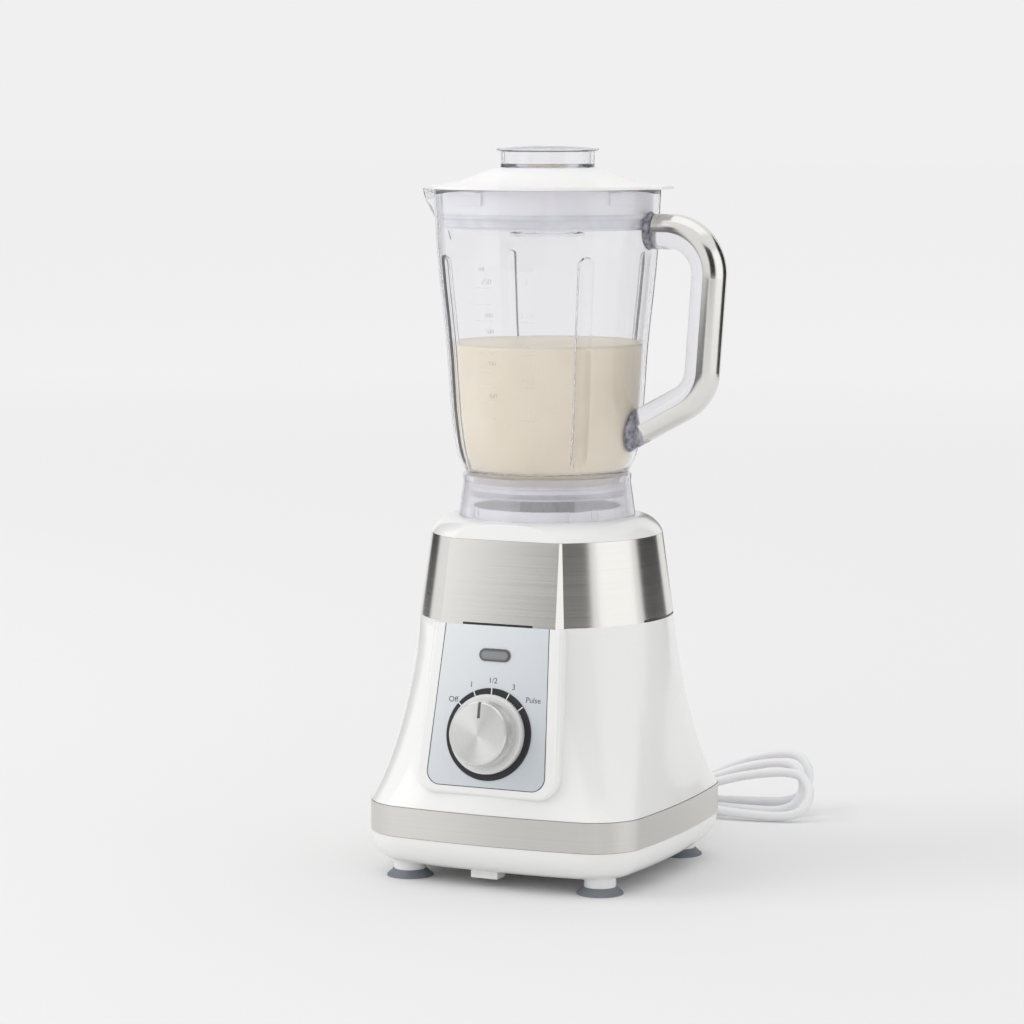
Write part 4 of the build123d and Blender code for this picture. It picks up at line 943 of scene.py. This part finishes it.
area_light("key_left", (-1.7, -1.2, 1.5), (1.4, 1.8), 14)
area_light("fill_right", (1.9, 0.1, 0.7), (1.5, 1.4), 1.9)
area_light("sheen_left", (-1.0, -1.37, 0.6), (0.62, 1.2), 0.8)
area_light("top", (0.0, 0.3, 2.4), (2.6, 2.2), 5)

UP, CARD_DISTANCE = Vector((0, 0, 1)), 1.6


def dark_card(name, start, end, low, high, fade):
    """An upright dark studio card, soft at both sides, that only reflections show.

    It reaches from one azimuth to another, in degrees from -Y towards +X, and from one height to another.
    """
    middle, half = math.radians((start + end) / 2), CARD_DISTANCE * math.tan(math.radians(end - start) / 2)
    out = Vector((math.sin(middle), -math.cos(middle), 0))
    along = Vector((math.cos(middle), math.sin(middle), 0))
    left, right = out * CARD_DISTANCE - along * half, out * CARD_DISTANCE + along * half
    corners = [left + UP * low, right + UP * low, right + UP * high, left + UP * high]
    s = Shader(name, (0.01, 0.01, 0.01), 0.9)
    aside = s.math("ABSOLUTE", s.vector("DOT_PRODUCT", s.coordinates, tuple(along), output="Value"))
    soft = s.add("MapRange", From_Min=half, From_Max=half - fade)
    s.join(aside, soft.inputs["Value"])
    s.join(soft.outputs["Result"], s.shader.inputs["Alpha"])
    card = mesh_object(name, corners, [(0, 1, 2, 3)], s.material, smooth=False)
    card.visible_camera = card.visible_diffuse = card.visible_shadow = False
    card.visible_transmission = card.visible_volume_scatter = False


for card in (
    ("card_front", -26.0, -10.0, 0.22, 1.4, 0.16), ("card_right", 30.0, 66.0, 0.2, 1.4, 0.10),
    ("card_low", -28.0, 26.0, 0.0, 0.2, 0.14), ("card_rear", 120.0, 163.0, 0.0, 1.4, 0.10),
    ("card_back", 184.0, 200.0, 0.0, 0.6, 0.08), ("card_left", -132.0, -105.0, 0.0, 1.4, 0.06),
):
    dark_card(*card)

world = bpy.data.worlds.new("studio")
bpy.context.scene.world = world
world.use_nodes = True
world.node_tree.nodes["Background"].inputs["Color"].default_value = (1.0, 1.0, 1.0, 1)
world.node_tree.nodes["Background"].inputs["Strength"].default_value = 0.87

bpy.context.scene.view_settings.view_transform = "Standard"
+++
• **Task**:
Write out, unaltered, the lines from the opening of the listing through the line that includes "only reflections show.".

• **Response to the task**:
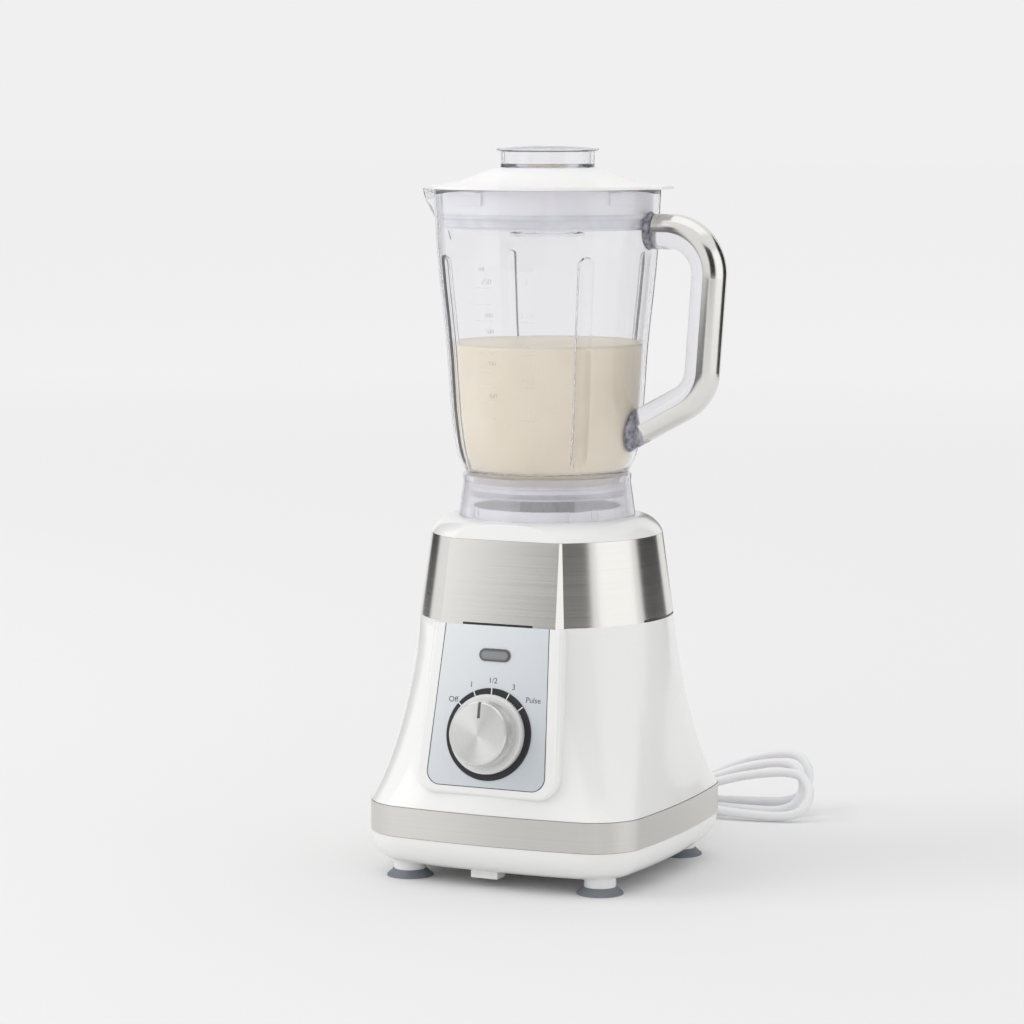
Write part 4 of the build123d and Blender code for this picture. It picks up at line 943 of scene.py. This part finishes it.
area_light("key_left", (-1.7, -1.2, 1.5), (1.4, 1.8), 14)
area_light("fill_right", (1.9, 0.1, 0.7), (1.5, 1.4), 1.9)
area_light("sheen_left", (-1.0, -1.37, 0.6), (0.62, 1.2), 0.8)
area_light("top", (0.0, 0.3, 2.4), (2.6, 2.2), 5)

UP, CARD_DISTANCE = Vector((0, 0, 1)), 1.6


def dark_card(name, start, end, low, high, fade):
    """An upright dark studio card, soft at both sides, that only reflections show.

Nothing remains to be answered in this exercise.